Sheen explains that the Church “continues Christ, expresses Christ, develops all the virtualities, potentialities of Christ, makes it possible for Him to extend Himself beyond the space of Palestine and the space of thirty-three years to prolong his influence unto all times and to all men—in a word, it de-temporalizes and de-localizes Christ so that He belongs to all ages and all souls.”

Sheen puts it even more pithily later in his book:
“The Incarnate did not exhaust himself in the Incarnation.” (Col.1:24)
This is why the Scriptures describe the Church as the fullness of Christ. The Church is the new Body that Jesus assumed after his Ascension, the instrument he now uses to teach, govern, and sanctify the world. Why is this important? Because it affirms the Church isn’t a roadblock to encountering Christ, a barrier to pure Christianity.

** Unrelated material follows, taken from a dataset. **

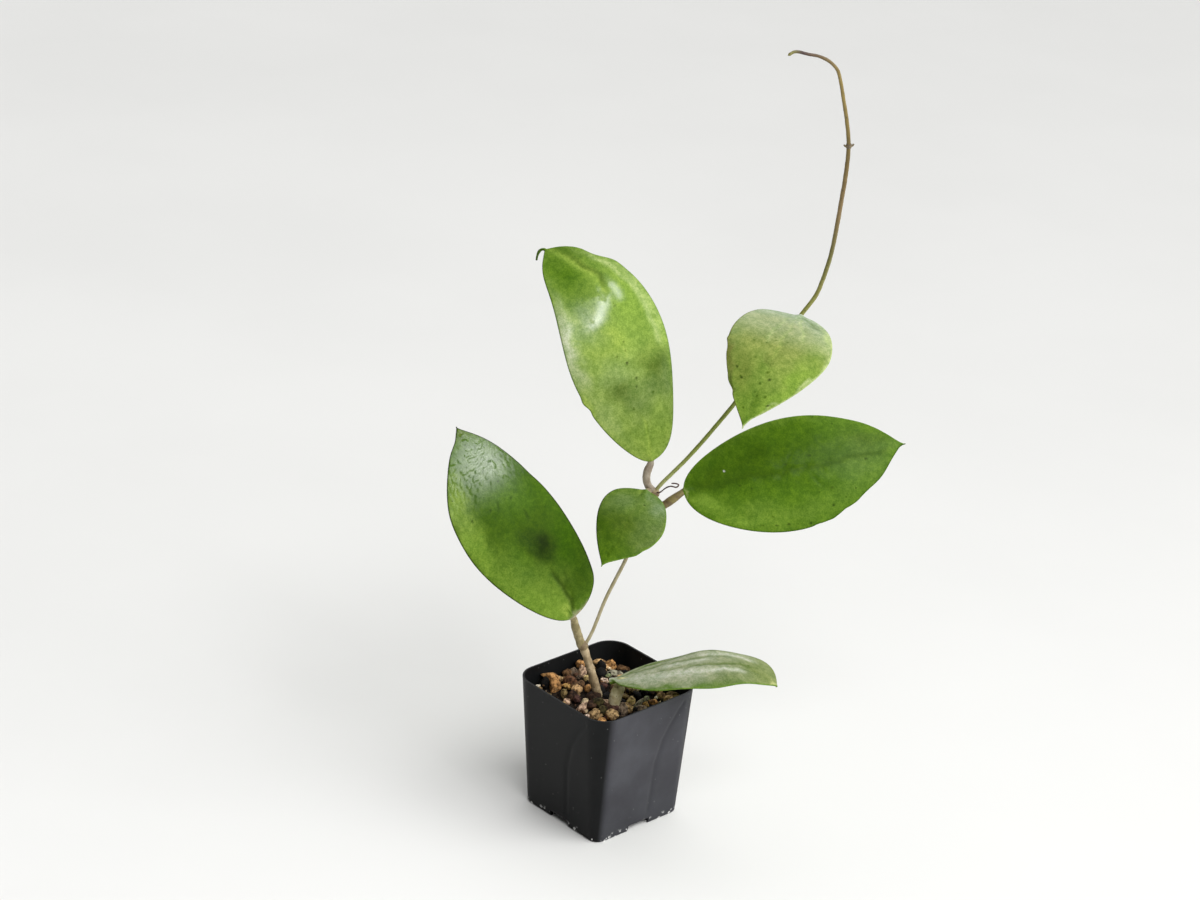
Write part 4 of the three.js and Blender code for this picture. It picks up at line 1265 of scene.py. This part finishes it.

The Church is Christ.
As Sheen poetically observes, “The Church . . . no more stands between Christ and me than his feet stood between [Mary] Magdalene and his forgiveness, or his hand stood between the little children and his blessing, or his breast stood between John and the secrets of his Sacred Heart.”

When we misunderstand the Church and her connection to Christ, we misunderstand Christ himself. That’s what has happened today among the “spiritual but not religious,” and that’s why it’s important we recommit ourselves to understanding who the Church is and why she matters. In other words, it’s important we rediscover the Church as the Mystical Body of Christ.”